• [ENTRIES SUPPLIED]:
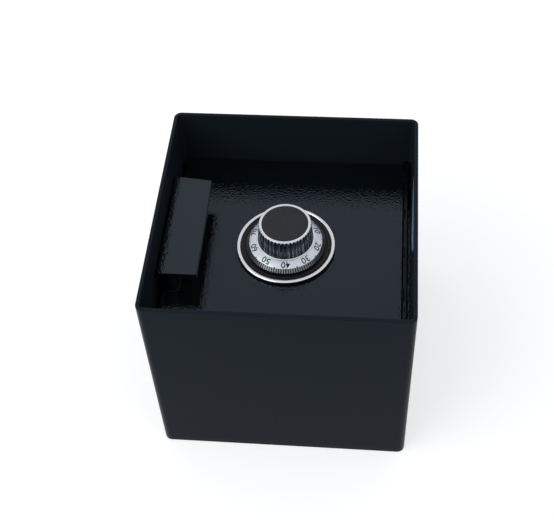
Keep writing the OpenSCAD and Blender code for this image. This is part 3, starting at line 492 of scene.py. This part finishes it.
def hinge_rod():
    """Round rod with chamfered ends, ground flat along its upper side."""
    end, flat, sides, verts = INNER_Y - 0.25, 0.55, 48, []
    stations = ((-end, ROD_R - 0.5), (-end + 0.12, ROD_R - 0.2), (-end + 0.5, ROD_R), (-DOOR_Y, ROD_R),
                (0.0, ROD_R), (DOOR_Y, ROD_R), (end - 0.5, ROD_R), (end - 0.12, ROD_R - 0.2),
                (end, ROD_R - 0.5))
    for y, r in stations:
        for a in np.linspace(0, 2 * math.pi, sides + 1)[:-1]:
            rise = min(r * math.sin(a), ROD_R - flat) if abs(y) <= DOOR_Y else r * math.sin(a)
            verts.append((ROD_X + r * math.cos(a), y, ROD_Z + rise))
    faces = grid_faces(len(stations), sides) + end_caps(len(stations), sides)
    piece("hinge_rod_coated", verts, faces, ROD_PAINT, "door", ["hinge_rod"])


def hinge_beads():
    """Stitch welds with their ripples in the groove between the rod and the door's edge."""
    # Cross-section in mm: out from the door's edge and up from the bead's foot
    foot = 154.25
    section = ((0.0, 0.0), (0.0, 1.53), (0.45, 1.63), (1.05, 1.61), (1.6, 1.49), (1.88, 1.2), (1.2, 0.35))
    verts, faces = [], []
    rows, n = 57, len(section)
    for number in range(STITCHES):
        y0 = (number - (STITCHES - 1) / 2) * STITCH_PITCH - STITCH_L / 2
        base = len(verts)
        for i in range(rows):
            f = i / (rows - 1)
            ends = min(1.0, math.sqrt(min(f, 1 - f) * 9.0) + 0.25)
            uneven = noise.noise(Vector((i * 0.21, 3.7 * number, 0.0)))
            wave = 0.07 * math.sin(i * 2 * math.pi / RIPPLE) + 0.09 * uneven
            size = min(1.0, ends * (0.9 + wave))
            verts += [(DOOR_RIGHT + x * size, y0 + STITCH_L * f, foot + z * size) for x, z in section]
        faces += [tuple(base + i for i in face) for face in grid_faces(rows, n) + end_caps(rows, n)]
    piece("hinge_weld_beads", verts, faces, WELD_PAINT, "door", ["hinge_welds"], sharp_deg=50)


def cut_out(obj, cutters):
    """Takes the cutters' closed meshes, (verts, faces) in millimetres, out of a piece."""
    for verts, faces in cutters:
        mesh = bpy.data.meshes.new("cutter")
        fill(mesh, verts, faces)
        cutter = bpy.data.objects.new("cutter", mesh)
        bpy.context.scene.collection.objects.link(cutter)
        cut = obj.modifiers.new("cut", "BOOLEAN")
        cut.operation, cut.solver, cut.object = "DIFFERENCE", "EXACT", cutter
        with bpy.context.temp_override(object=obj, active_object=obj, selected_objects=[obj]):
            bpy.ops.object.modifier_move_to_index(modifier="cut", index=0)
            bpy.ops.object.modifier_apply(modifier="cut")
        bpy.data.objects.remove(cutter)
        bpy.data.meshes.remove(mesh)


def round_bar(start, end, r, axis, segments=48):
    """Closed cylinder between two points along x (axis 0) or z (axis 2)."""
    verts = []
    for p in (start, end):
        for k in range(segments):
            a = 2 * math.pi * k / segments
            u, v = r * math.cos(a), r * math.sin(a)
            verts.append((p[0], p[1] + u, p[2] + v) if axis == 0 else (p[0] + u, p[1] + v, p[2]))
    return verts, grid_faces(2, segments) + end_caps(2, segments)


def inner_cover():
    """Folded sheet tray over the works, its edges bent with a radius, holes for the locking bolts."""
    left, right, half, low, top, t, bend = -96.0, 89.0, 93.0, 114.0, 146.0, 1.2, 2.2
    path, normals = round_path((left, -half), (right, half), 2.6, 12.0, 6)
    turns, b = quarter(6)[1:], bend - t
    outer = [(0.0, top), (0.0, low + bend)]
    outer += [(bend - bend * math.cos(a), low + bend - bend * math.sin(a)) for a in turns]
    inner = [(t + b - b * math.cos(a), low + bend - b * math.sin(a)) for a in turns[::-1]]
    inner += [(t, low + bend), (t, top)]
    verts = swept(path, normals, outer + inner)
    n, last, rows = len(path), len(outer) - 1, len(outer) + len(inner)
    # The outer and the inner floor are one face each, without quads between them
    faces = [f for i, f in enumerate(grid_faces(rows, n, wrap_rows=True)) if i // n != last]
    faces += [tuple(range(k * n, (k + 1) * n)) for k in (last, last + 1)]
    obj = piece("inner_cover_tray", verts, faces, COVER_PAINT, "door", ["inner_cover"])
    cut_out(obj, [round_bar((left - 3, y, BOLT_Z), (left + 4, y, BOLT_Z), BOLT_HOLE_R, 0) for y in BOLTS_Y])


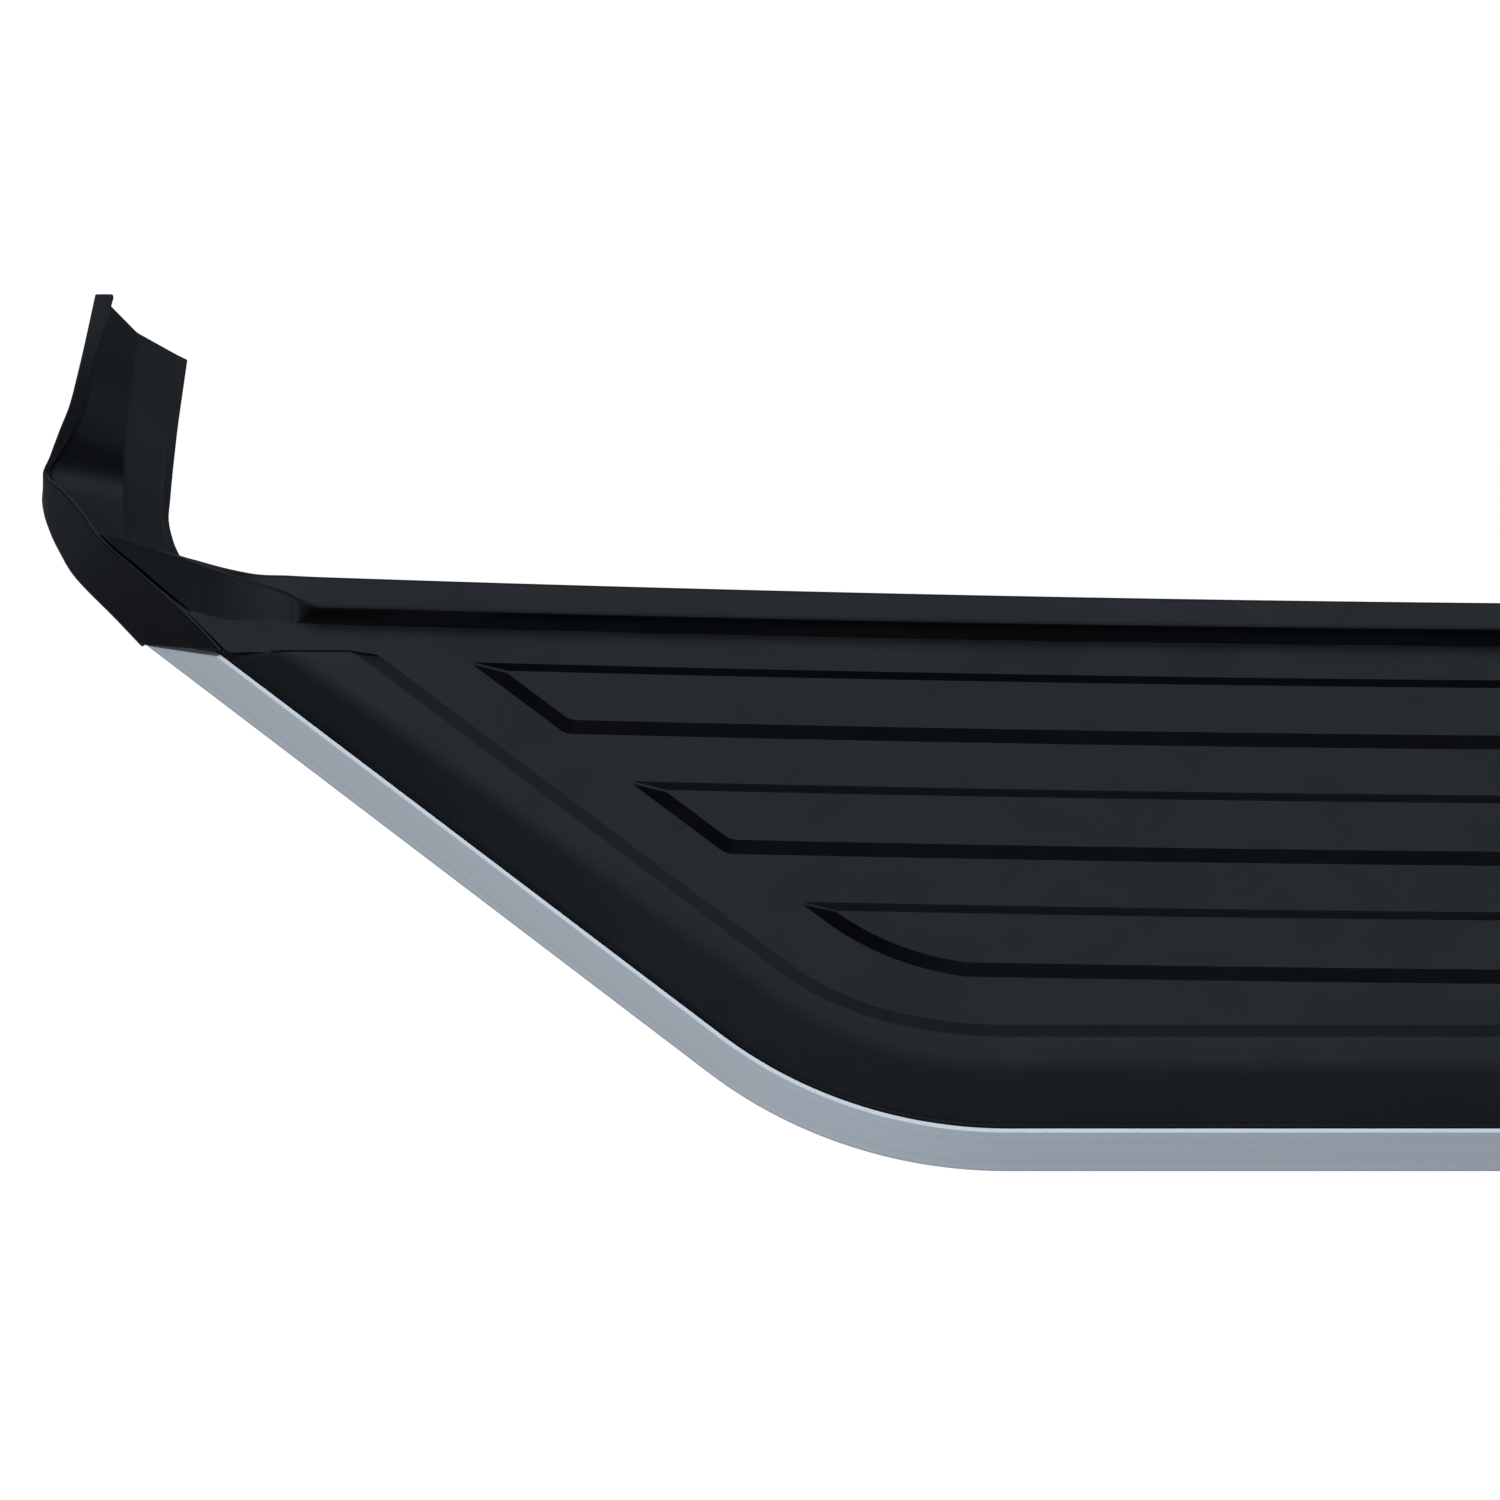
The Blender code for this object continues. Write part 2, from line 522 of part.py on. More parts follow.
LIGHT_HOLE_Y = (BETWEEN_SLOTS, 225.0)
PAD_HALF, PAD_FRONT, PAD_BACK = 23.0, 38.0, 168.0
BOLT_HEAD = (16.0, 15.0, 5.0)
BOLT_END = -47.0
WASHER_RADIUS, WASHER_SHEET = 8.5, 1.6
NUT_HEIGHT = 7.0


def upright_hole(name, x, y, radius, z=ARM_TOP - 2.0, depth=12.0):
    return cylinder(name, (x, y, z), radius, depth, helper=True)


def bracket(side, x):
    arm = outline_solid(f"bracket_{side}", [ARM_OUTLINE], BRACKET_WIDTH,
                        lambda u, v, w: (x + w, u, v), COATED)
    flanges = [outline_solid(f"bracket_{side}_flange_{n}", [FLANGE_OUTLINE], 3.0,
                             lambda u, v, w, shift=shift: (x + shift + w, u, v), helper=True)
               for n, shift in enumerate((-23.4, 23.4), 1)]
    combine(arm, "UNION", flanges)
    slot_holes = [upright_hole(f"bracket_{side}_slot_hole_{n}", x, y, BOLT_RADIUS + 0.5)
                  for n, y in enumerate(SLOT_Y, 1)]
    light_holes = [upright_hole(f"bracket_{side}_light_hole_{n}", x, y, 11.0)
                   for n, y in enumerate(LIGHT_HOLE_Y, 1)]
    tab_holes = [cylinder(f"bracket_{side}_tab_hole_{n}", (x, TAB_BACK - 3.0, z), 5.2, 14.0, "Y", helper=True)
                 for n, z in enumerate(TAB_HOLE_Z, 1)]
    combine(arm, "DIFFERENCE", slot_holes + light_holes + tab_holes)
    pad = box(f"bracket_pad_{side}", (x - PAD_HALF, PAD_FRONT, CORE_BOTTOM - GAP - PAD),
              (x + PAD_HALF, PAD_BACK, CORE_BOTTOM - GAP), RUBBER)
    combine(pad, "DIFFERENCE", slot_holes + light_holes[:1])
    pieces = [arm, pad]
    head_low = CORE_BOTTOM + SLOT_LIP + GAP
    washer_top = ARM_TOP - BRACKET_SHEET - GAP
    nut_top = washer_top - WASHER_SHEET - GAP
    for n, y in enumerate(SLOT_Y, 1):
        along, across, thick = BOLT_HEAD
        bolt = box(f"t_bolt_{side}_{n}", (x - along / 2, y - across / 2, head_low),
                   (x + along / 2, y + across / 2, head_low + thick), ZINC)
        shank_top = head_low + 2.0
        shank = cylinder(f"t_bolt_{side}_{n}_shank", (x, y, (shank_top + BOLT_END) / 2), BOLT_RADIUS,
                         shank_top - BOLT_END, helper=True)
        combine(bolt, "UNION", [shank])
        washer = cylinder(f"washer_{side}_{n}", (x, y, washer_top - WASHER_SHEET / 2), WASHER_RADIUS,
                          WASHER_SHEET, sides=24, finish=ZINC)
        nut = cylinder(f"nut_{side}_{n}", (x, y, nut_top - NUT_HEIGHT / 2), NUT_ACROSS / math.sqrt(3),
                       NUT_HEIGHT, sides=6, finish=ZINC)
        bore = upright_hole(f"washer_{side}_{n}_bore", x, y, BOLT_RADIUS + 0.3, washer_top - 6.0, 20.0)
        combine(washer, "DIFFERENCE", [bore])
        combine(nut, "DIFFERENCE", [bore])
        pieces += [bolt, washer, nut]
    # What slides together hangs on one empty, on the line midway between the two T-slots.
    axis = bpy.data.objects.new(f"slide_{side}_axis", None)
    board.objects.link(axis)
    axis.location = at(x, BETWEEN_SLOTS, CORE_BOTTOM)
    bpy.context.view_layer.update()
    for piece in pieces:
        piece.parent = axis
        piece.matrix_parent_inverse = axis.matrix_world.inverted()


for side, x in BRACKET_X.items():
    bracket(side, x)
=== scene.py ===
"""A car's running board with all its fittings, on a studio floor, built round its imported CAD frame.

Board coordinates are millimetres: x along the board, y inboard from the seam between cover and trim,
z up from the flat field of the tread. The object follows its assembly: cover, trim, end caps and their
screws, core, clips, seal, then the three slide brackets with their hardware.
"""
import math

import bmesh
import bpy
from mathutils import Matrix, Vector


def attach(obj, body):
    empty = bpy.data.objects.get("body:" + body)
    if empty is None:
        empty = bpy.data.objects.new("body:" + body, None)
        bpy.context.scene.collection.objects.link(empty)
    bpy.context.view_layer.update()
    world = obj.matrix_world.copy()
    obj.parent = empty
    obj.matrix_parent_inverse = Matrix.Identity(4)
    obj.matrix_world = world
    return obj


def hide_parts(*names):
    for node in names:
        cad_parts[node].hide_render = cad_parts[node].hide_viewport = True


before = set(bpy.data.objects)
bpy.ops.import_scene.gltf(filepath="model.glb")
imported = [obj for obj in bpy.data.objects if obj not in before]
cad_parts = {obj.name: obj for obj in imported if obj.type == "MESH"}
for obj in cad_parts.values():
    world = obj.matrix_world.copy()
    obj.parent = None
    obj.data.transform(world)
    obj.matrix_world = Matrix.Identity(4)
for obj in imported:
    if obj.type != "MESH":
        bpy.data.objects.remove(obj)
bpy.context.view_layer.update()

# --- Studio ---
# The floor that the brackets' feet stand on, the room's soft light and the camera. The light comes
# from a large soft source high on the car's side of the board, which the tread's flat faces mirror.


def wired(tree, kind, inputs=(), family="ShaderNode", **settings):
    """The outputs of a new node of this kind, with its settings made and its inputs set or linked."""
    node = tree.nodes.new(family + kind)
    for name, value in settings.items():
        setattr(node, name, value)
    for socket, value in dict(inputs).items():
        if isinstance(value, bpy.types.NodeSocket):
            tree.links.new(value, node.inputs[socket])
        else:
            node.inputs[socket].default_value = value
    return node.outputs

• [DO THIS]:
Exactly as written, quote the lines from the one that has "# What slides" down to the one that has "obj.matrix_world = world", and include both.

• [TASK RESULT]:
    # What slides together hangs on one empty, on the line midway between the two T-slots.
    axis = bpy.data.objects.new(f"slide_{side}_axis", None)
    board.objects.link(axis)
    axis.location = at(x, BETWEEN_SLOTS, CORE_BOTTOM)
    bpy.context.view_layer.update()
    for piece in pieces:
        piece.parent = axis
        piece.matrix_parent_inverse = axis.matrix_world.inverted()


for side, x in BRACKET_X.items():
    bracket(side, x)
=== scene.py ===
"""A car's running board with all its fittings, on a studio floor, built round its imported CAD frame.

Board coordinates are millimetres: x along the board, y inboard from the seam between cover and trim,
z up from the flat field of the tread. The object follows its assembly: cover, trim, end caps and their
screws, core, clips, seal, then the three slide brackets with their hardware.
"""
import math

import bmesh
import bpy
from mathutils import Matrix, Vector


def attach(obj, body):
    empty = bpy.data.objects.get("body:" + body)
    if empty is None:
        empty = bpy.data.objects.new("body:" + body, None)
        bpy.context.scene.collection.objects.link(empty)
    bpy.context.view_layer.update()
    world = obj.matrix_world.copy()
    obj.parent = empty
    obj.matrix_parent_inverse = Matrix.Identity(4)
    obj.matrix_world = world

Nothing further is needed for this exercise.